Court documents from the Uss case and others like it show how Russia allegedly built a secret pipeline for years before the war to ensure the supply of semiconductors to the country despite US controls. Those well-honed tactics are now helping Russian operators rebuild dismantled networks and deceive publicly listed US tech companies, according to customs data, indictments and people familiar with the matter, who weren’t authorized to speak to the media.

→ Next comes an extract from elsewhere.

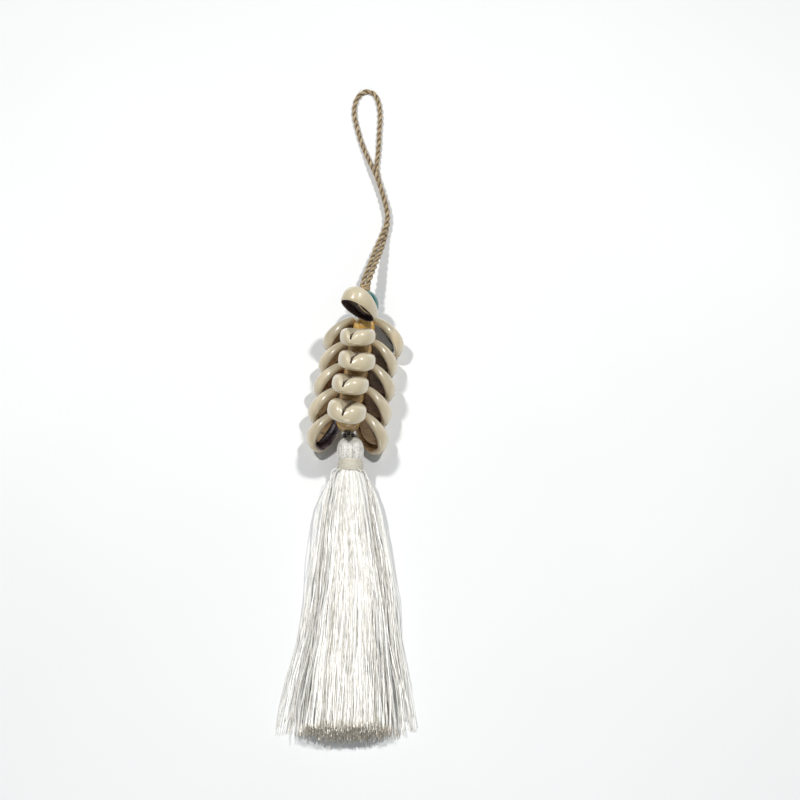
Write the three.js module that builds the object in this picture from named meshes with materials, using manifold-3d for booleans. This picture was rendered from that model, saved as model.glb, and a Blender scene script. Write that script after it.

American prosecutors haven’t identified the semiconductor manufacturers who may have sold to Uss’s team unwittingly, and he is now under house arrest in Milan. Even so, US and EU officials say that Russia is still able to get chips and technology for military use through other networks. Customs data analyzed by the British think tank Royal United Services Institute and seen by Bloomberg also show that semiconductors made by large companies including Analog Devices Inc., Texas Instruments Inc., and Microchip Technology Inc. have been getting to Russia via third-party firms in other parts of the world for months after the war started. The companies say they follow the law, don’t sell to Russia and they haven’t authorized the sale of their products there.

“We should be assuming that much of our sensitive technologies are making their way into the wrong hands,” said Nazak Nikakhtar, a partner and chair of the national security practice at Washington-based law firm Wiley Rein LLP, who served as a senior official at the US Department of Commerce. “The third-party intermediary problem is a fairly easy and significant loophole.”